-- GIVEN REQUEST --
Quote exactly the lines from the line containing "base_frame();" to the line containing "if empty is", both lines included, please, and nothing more.

-- Begin MATERIAL PROVIDED --

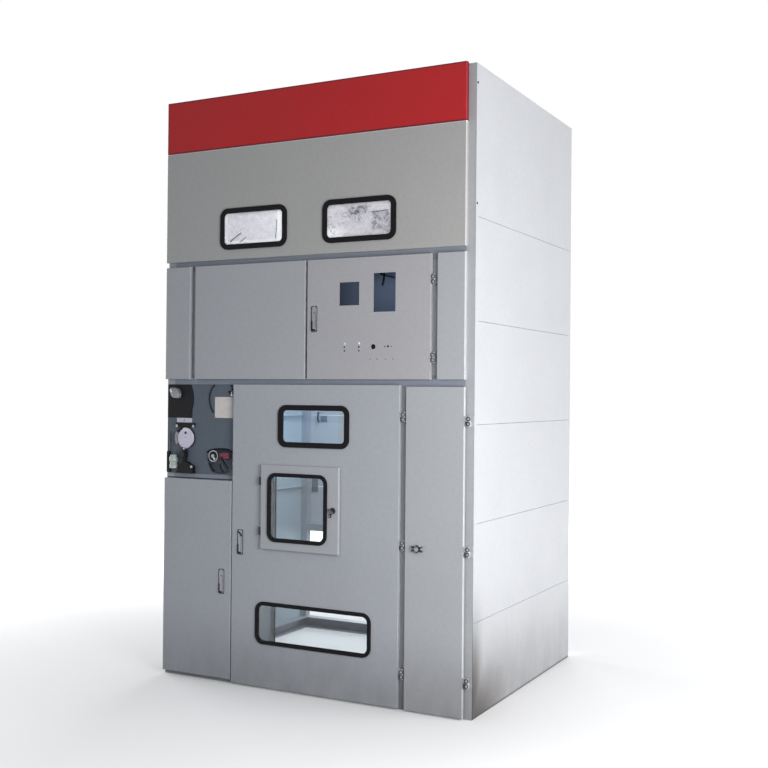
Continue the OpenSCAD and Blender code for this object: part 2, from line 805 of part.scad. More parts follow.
module left_door_panel() {
    color(cab_grey) {
        difference() {
            tray(panel_x0, left_door_x1, left_door_lift, left_door_z1, y_face, fold_d);
            lock_cut(left_lock);
            for (z = left_hinges) concealed_notch(left_axis, panel_x0, z);
        }
        for (z = left_hinges) concealed_block(left_axis, z);
    }
}

module left_door_lock() {
    color(zinc) plane_lock(left_lock);
}

module left_door_lever() {
    color(zinc) plane_lever(left_lock);
}

// ---- instrument door, on the right of the row ----

meter_cuts = [[216, 375, 99, 102], [390, 376, 107, 168]];   // centre from the door's corner, size
button_at = [337, 142];
button_r = 11.25;
stud_holes = [for (x = [194, 266], z = [125, 142, 157]) [x, z, 2.5]];
lamp_holes = [[394, 142, 3], [409, 142, 5], [425, 142, 3]];

module instrument_door_panel() {
    color(cab_grey) difference() {
        tray(instr_x0, instr_x1, mid_z0, mid_z1, y_face, fold_d);
        for (c = meter_cuts)
            span([instr_x0 + c[0] - c[2] / 2, y_face - 1, mid_z0 + c[1] - c[3] / 2],
                 [instr_x0 + c[0] + c[2] / 2, y_face + sheet_t + 1, mid_z0 + c[1] + c[3] / 2]);
        for (h = concat([[button_at[0], button_at[1], button_r]], stud_holes, lamp_holes))
            bar_y(instr_x0 + h[0], mid_z0 + h[1], h[2], y_face - 1, y_face + sheet_t + 1);
        lock_cut(instr_lock);
    }
}

module instrument_door_hinges() {
    color(zinc) for (z = instr_hinges)
        hinge_moving(instr_axis, z, barrel_r, pin_r, hinge_len, instr_x1, instr_x1 + 2.5,
                     y_face, y_face + fold_d - 1);
}

module instrument_door_lock() {
    color(zinc) plane_lock(instr_lock);
}

module instrument_door_lever() {
    color(zinc) plane_lever(instr_lock);
}

// ---- relay door, on the left of the row ----

module relay_door_panel() {
    color(cab_grey) {
        difference() {
            tray(relay_x0, relay_x1, mid_z0, mid_z1, y_face, fold_d);
            for (z = relay_hinges) concealed_notch(relay_axis, relay_x0, z);
        }
        for (z = relay_hinges) concealed_block(relay_axis, z);
    }
}

base_frame();
corner_posts();
front_mullions();
frame_rails();
roof_sheet();
rear_sheets();
left_side_sheets();
right_side_sheets();
header_panel();
upper_panel();
upper_window_rubbers();
upper_window_panes();
filler_panels();
instrument_box();
mechanism_plate();
shutter_plate();
compartment_partition();
position_dial();
shaft_knobs();
interlock_bracket();
interlock_levers();
label_plates();
fixed_hinges();
concealed_hinge_arms();
main_door_panel();
main_door_rubbers();
main_door_panes();
main_door_hinges();
main_door_lock();
main_door_lever();
hatch_hinge_leaves();
hatch_panel();
hatch_rubber();
hatch_pane();
hatch_hinges();
hatch_latch();
right_door_panel();
right_door_hinges();
right_door_knob();
left_door_panel();
left_door_lock();
left_door_lever();
instrument_door_panel();
instrument_door_hinges();
instrument_door_lock();
instrument_door_lever();
relay_door_panel();
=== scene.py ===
"""Looks of a fixed type switchgear cubicle: finishes, small fittings, studio and camera.

Shapes are in millimetres until their mesh is made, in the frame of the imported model, and take their places
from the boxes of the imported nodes. Materials, lamps and the camera are in metres.
"""
import json
import math

import bmesh
import bpy
from mathutils import Matrix, Vector


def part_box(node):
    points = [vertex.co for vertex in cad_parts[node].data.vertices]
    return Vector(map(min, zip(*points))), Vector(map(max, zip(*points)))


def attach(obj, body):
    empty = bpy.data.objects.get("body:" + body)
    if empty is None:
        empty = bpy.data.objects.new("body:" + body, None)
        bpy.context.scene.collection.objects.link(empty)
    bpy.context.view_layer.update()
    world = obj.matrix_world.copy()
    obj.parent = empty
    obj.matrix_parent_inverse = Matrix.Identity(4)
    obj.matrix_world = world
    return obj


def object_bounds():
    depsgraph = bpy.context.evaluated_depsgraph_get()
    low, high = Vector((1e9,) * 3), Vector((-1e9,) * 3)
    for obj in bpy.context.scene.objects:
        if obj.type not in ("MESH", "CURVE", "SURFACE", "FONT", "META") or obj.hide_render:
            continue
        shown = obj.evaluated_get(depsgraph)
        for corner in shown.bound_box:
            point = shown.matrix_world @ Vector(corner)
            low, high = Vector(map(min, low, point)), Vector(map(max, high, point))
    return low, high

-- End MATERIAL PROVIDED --

-- SOLUTION TO THIS PROBLEM --
base_frame();
corner_posts();
front_mullions();
frame_rails();
roof_sheet();
rear_sheets();
left_side_sheets();
right_side_sheets();
header_panel();
upper_panel();
upper_window_rubbers();
upper_window_panes();
filler_panels();
instrument_box();
mechanism_plate();
shutter_plate();
compartment_partition();
position_dial();
shaft_knobs();
interlock_bracket();
interlock_levers();
label_plates();
fixed_hinges();
concealed_hinge_arms();
main_door_panel();
main_door_rubbers();
main_door_panes();
main_door_hinges();
main_door_lock();
main_door_lever();
hatch_hinge_leaves();
hatch_panel();
hatch_rubber();
hatch_pane();
hatch_hinges();
hatch_latch();
right_door_panel();
right_door_hinges();
right_door_knob();
left_door_panel();
left_door_lock();
left_door_lever();
instrument_door_panel();
instrument_door_hinges();
instrument_door_lock();
instrument_door_lever();
relay_door_panel();
=== scene.py ===
"""Looks of a fixed type switchgear cubicle: finishes, small fittings, studio and camera.

Shapes are in millimetres until their mesh is made, in the frame of the imported model, and take their places
from the boxes of the imported nodes. Materials, lamps and the camera are in metres.
"""
import json
import math

import bmesh
import bpy
from mathutils import Matrix, Vector


def part_box(node):
    points = [vertex.co for vertex in cad_parts[node].data.vertices]
    return Vector(map(min, zip(*points))), Vector(map(max, zip(*points)))


def attach(obj, body):
    empty = bpy.data.objects.get("body:" + body)
    if empty is None:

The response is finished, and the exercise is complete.